Some records:
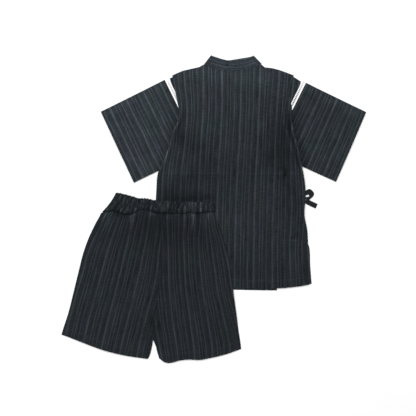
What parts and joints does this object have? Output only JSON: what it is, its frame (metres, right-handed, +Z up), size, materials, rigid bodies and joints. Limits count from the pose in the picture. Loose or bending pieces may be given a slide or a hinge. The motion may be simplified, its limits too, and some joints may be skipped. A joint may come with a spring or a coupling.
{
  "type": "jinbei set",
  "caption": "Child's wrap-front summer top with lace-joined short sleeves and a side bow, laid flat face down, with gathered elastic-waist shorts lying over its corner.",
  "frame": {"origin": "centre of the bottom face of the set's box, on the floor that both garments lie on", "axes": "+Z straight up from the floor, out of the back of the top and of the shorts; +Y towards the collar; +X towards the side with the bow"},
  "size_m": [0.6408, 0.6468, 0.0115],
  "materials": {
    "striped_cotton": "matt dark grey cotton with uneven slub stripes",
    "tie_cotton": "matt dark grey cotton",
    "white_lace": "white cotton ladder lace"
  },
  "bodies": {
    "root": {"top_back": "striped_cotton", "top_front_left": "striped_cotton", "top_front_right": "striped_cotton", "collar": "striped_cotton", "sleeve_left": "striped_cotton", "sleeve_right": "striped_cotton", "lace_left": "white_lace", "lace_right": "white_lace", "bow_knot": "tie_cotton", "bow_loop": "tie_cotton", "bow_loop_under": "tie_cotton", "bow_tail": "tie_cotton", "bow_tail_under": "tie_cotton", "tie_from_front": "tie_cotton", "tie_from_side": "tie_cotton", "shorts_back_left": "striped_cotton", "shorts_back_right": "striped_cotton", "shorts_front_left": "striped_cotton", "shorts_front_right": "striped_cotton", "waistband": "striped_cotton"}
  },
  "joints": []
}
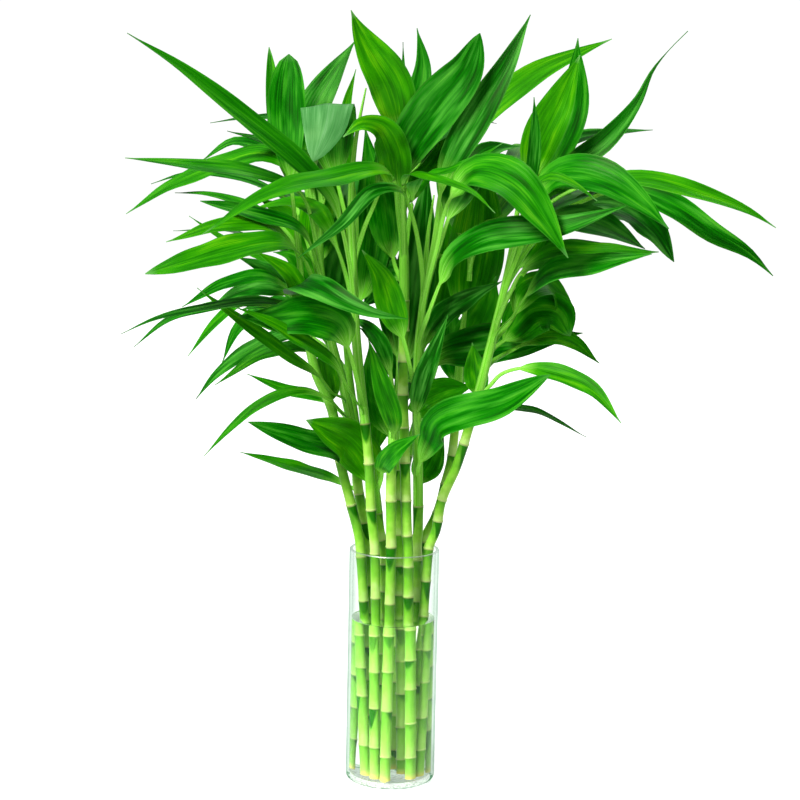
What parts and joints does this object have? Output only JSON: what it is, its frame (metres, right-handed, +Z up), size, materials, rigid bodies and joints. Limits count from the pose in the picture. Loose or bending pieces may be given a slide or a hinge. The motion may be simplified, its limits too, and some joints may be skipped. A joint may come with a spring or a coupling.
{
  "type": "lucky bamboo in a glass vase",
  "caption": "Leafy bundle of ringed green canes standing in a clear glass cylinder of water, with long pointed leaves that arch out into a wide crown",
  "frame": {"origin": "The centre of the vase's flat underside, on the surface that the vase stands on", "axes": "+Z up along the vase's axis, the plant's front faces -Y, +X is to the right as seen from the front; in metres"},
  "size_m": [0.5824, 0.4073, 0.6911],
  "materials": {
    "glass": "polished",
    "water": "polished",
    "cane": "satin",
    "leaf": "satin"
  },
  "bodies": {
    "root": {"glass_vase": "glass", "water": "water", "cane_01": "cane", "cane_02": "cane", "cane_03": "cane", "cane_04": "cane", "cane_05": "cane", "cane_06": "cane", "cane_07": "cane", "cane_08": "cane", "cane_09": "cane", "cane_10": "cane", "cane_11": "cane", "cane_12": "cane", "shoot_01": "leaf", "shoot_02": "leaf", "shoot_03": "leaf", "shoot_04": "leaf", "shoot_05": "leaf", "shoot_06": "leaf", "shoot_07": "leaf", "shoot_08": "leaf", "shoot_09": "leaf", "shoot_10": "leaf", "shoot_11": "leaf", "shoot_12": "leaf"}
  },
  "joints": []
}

GOAL -
Every line above should be printed again exactly as it stands.

FINISHED ANSWER -
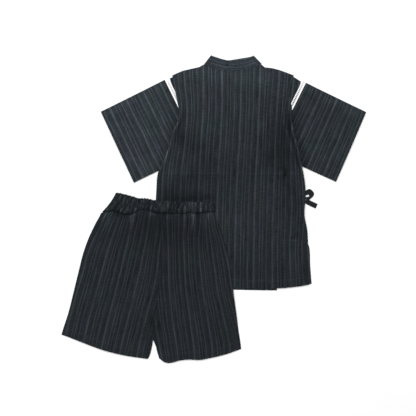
What parts and joints does this object have? Output only JSON: what it is, its frame (metres, right-handed, +Z up), size, materials, rigid bodies and joints. Limits count from the pose in the picture. Loose or bending pieces may be given a slide or a hinge. The motion may be simplified, its limits too, and some joints may be skipped. A joint may come with a spring or a coupling.
{
  "type": "jinbei set",
  "caption": "Child's wrap-front summer top with lace-joined short sleeves and a side bow, laid flat face down, with gathered elastic-waist shorts lying over its corner.",
  "frame": {"origin": "centre of the bottom face of the set's box, on the floor that both garments lie on", "axes": "+Z straight up from the floor, out of the back of the top and of the shorts; +Y towards the collar; +X towards the side with the bow"},
  "size_m": [0.6408, 0.6468, 0.0115],
  "materials": {
    "striped_cotton": "matt dark grey cotton with uneven slub stripes",
    "tie_cotton": "matt dark grey cotton",
    "white_lace": "white cotton ladder lace"
  },
  "bodies": {
    "root": {"top_back": "striped_cotton", "top_front_left": "striped_cotton", "top_front_right": "striped_cotton", "collar": "striped_cotton", "sleeve_left": "striped_cotton", "sleeve_right": "striped_cotton", "lace_left": "white_lace", "lace_right": "white_lace", "bow_knot": "tie_cotton", "bow_loop": "tie_cotton", "bow_loop_under": "tie_cotton", "bow_tail": "tie_cotton", "bow_tail_under": "tie_cotton", "tie_from_front": "tie_cotton", "tie_from_side": "tie_cotton", "shorts_back_left": "striped_cotton", "shorts_back_right": "striped_cotton", "shorts_front_left": "striped_cotton", "shorts_front_right": "striped_cotton", "waistband": "striped_cotton"}
  },
  "joints": []
}
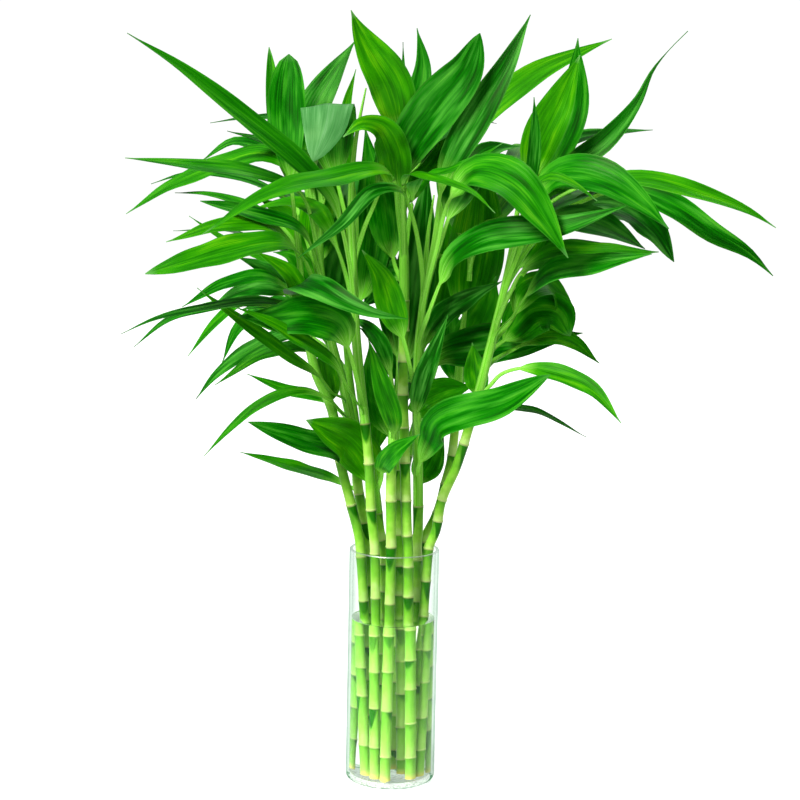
What parts and joints does this object have? Output only JSON: what it is, its frame (metres, right-handed, +Z up), size, materials, rigid bodies and joints. Limits count from the pose in the picture. Loose or bending pieces may be given a slide or a hinge. The motion may be simplified, its limits too, and some joints may be skipped. A joint may come with a spring or a coupling.
{
  "type": "lucky bamboo in a glass vase",
  "caption": "Leafy bundle of ringed green canes standing in a clear glass cylinder of water, with long pointed leaves that arch out into a wide crown",
  "frame": {"origin": "The centre of the vase's flat underside, on the surface that the vase stands on", "axes": "+Z up along the vase's axis, the plant's front faces -Y, +X is to the right as seen from the front; in metres"},
  "size_m": [0.5824, 0.4073, 0.6911],
  "materials": {
    "glass": "polished",
    "water": "polished",
    "cane": "satin",
    "leaf": "satin"
  },
  "bodies": {
    "root": {"glass_vase": "glass", "water": "water", "cane_01": "cane", "cane_02": "cane", "cane_03": "cane", "cane_04": "cane", "cane_05": "cane", "cane_06": "cane", "cane_07": "cane", "cane_08": "cane", "cane_09": "cane", "cane_10": "cane", "cane_11": "cane", "cane_12": "cane", "shoot_01": "leaf", "shoot_02": "leaf", "shoot_03": "leaf", "shoot_04": "leaf", "shoot_05": "leaf", "shoot_06": "leaf", "shoot_07": "leaf", "shoot_08": "leaf", "shoot_09": "leaf", "shoot_10": "leaf", "shoot_11": "leaf", "shoot_12": "leaf"}
  },
  "joints": []
}